Now that we've processed the document and generated embeddings, let's ingest them into OpenSearch. We'll:

1. Format each document with its text, embedding, and metadata
2. Use the bulk API to efficiently insert all documents
3. Verify that the documents were properly indexed

This creates searchable content in the OpenSearch index that we can later query using hybrid search.


In [17]:
## each chunk is a document with its own embedding

In [18]:
documents_to_index[0]['text']

'Citation: Kim, Y.J.; Song, J.H.; Cho, K.H.; Shin, J.H.; Kim, J.S.; Yoon, J.S.; Hong, S.J. Improved Plasma Etch Endpoint Detection Using Attention-Based Long Short-Term Memory Machine Learning. Electronics 2024 ,13, 3577. https:// doi.org/10.3390/electronics13173577 Academic Editors: Claudio Turchetti and Laura Falaschetti Received: 31 July 2024 Revised: 2 September 2024 Accepted: 5 September 2024 Published: 9 September 2024 Copyright: ©2024 by the authors. Licensee MDPI, Basel, Switzerland. This article is an open access article distributed under the terms and conditions of the Creative Commons Attribution (CC BY) license (https:// creativecommons.org/licenses/by/ 4.0/). electronics Article Improved Plasma Etch Endpoint Detection Using Attention-Based Long Short-Term Memory Machine Learning Ye Jin Kim1, Jung Ho Song2, Ki Hwan Cho2, Jong Hyeon Shin2, Jong Sik Kim2 , Jung Sik Yoon2 and Sang Jeen Hong1,* 1Department of Semiconductor Engineering, Myongji University, Yongin 17058, Republic

In [19]:
## Index the documents in OpenSearch - so we are just adding index to documents -> create an action for each document

In [20]:
# Prepare bulk actions for OpenSearch
actions = []
for doc in documents_to_index:
    # Handle asymmetric embedding if enabled
    if ASSYMETRIC_EMBEDDING:
        prefixed_text = f"passage: {doc['text']}"
    else:
        prefixed_text = doc['text']
    
    
    # Create an action for this document
    #you’re describing a series of actions for OpenSearch to perform.
    action = {
        "_index": OPENSEARCH_INDEX,
        "_id": doc["doc_id"],
        "_source": {
            "text": prefixed_text,
            "embedding": doc["embedding"].tolist(),  # Convert numpy array to list
            "document_name": doc["document_name"],
        },
    }
    actions.append(action)

In [21]:
# Perform bulk indexing
print(f"Indexing {len(actions)} documents into OpenSearch...")
try:
    success, errors = helpers.bulk(client, actions, raise_on_error=True)
    if errors:
        print(f"Indexed {success} documents with {len(errors)} errors")
        print(f"First error: {errors[0]}")
    else:
        print(f"Successfully indexed {success} documents")
except Exception as e:
    print(f"Error during bulk indexing: {e}")    

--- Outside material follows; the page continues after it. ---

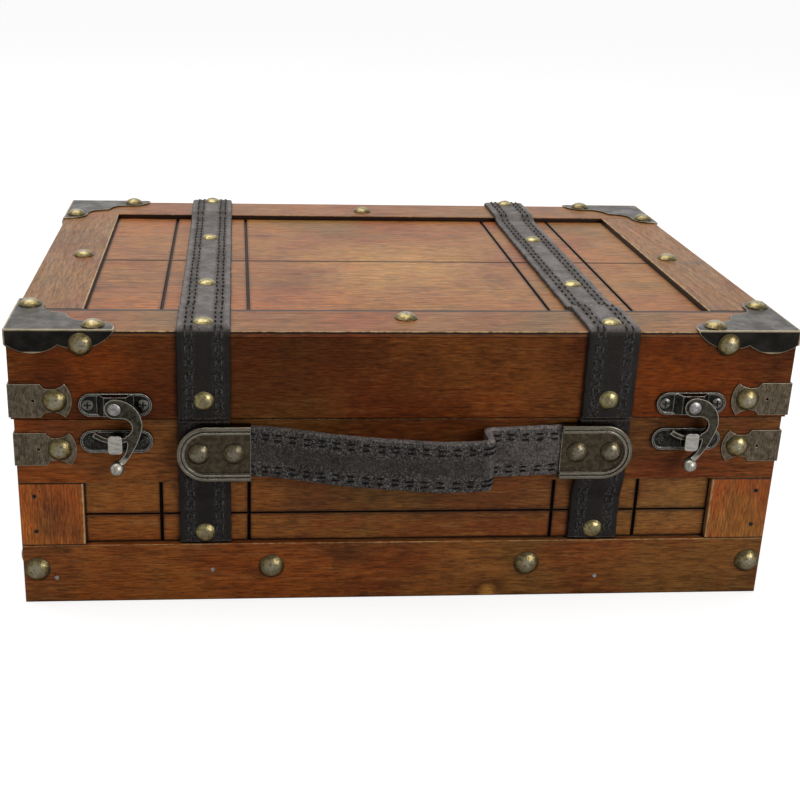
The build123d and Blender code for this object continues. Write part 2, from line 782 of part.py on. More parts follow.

Indexing 15 documents into OpenSearch...
Successfully indexed 15 documents


In [22]:
  # Verify the documents are indexed
response = client.count(index=OPENSEARCH_INDEX)
print(f"Total documents in index: {response['count']}")

# Get one document to verify content
if response['count'] > 0:
    sample = client.search(
        index=OPENSEARCH_INDEX, 
        body={
            "size": 1,
            "_source": {"excludes": ["embedding"]},  # Exclude embeddings as they're large
            "query": {"match_all": {}}
        }
    )
    print("\nSample document from index:")
    print(json.dumps(sample['hits']['hits'][0]['_source'], indent=2))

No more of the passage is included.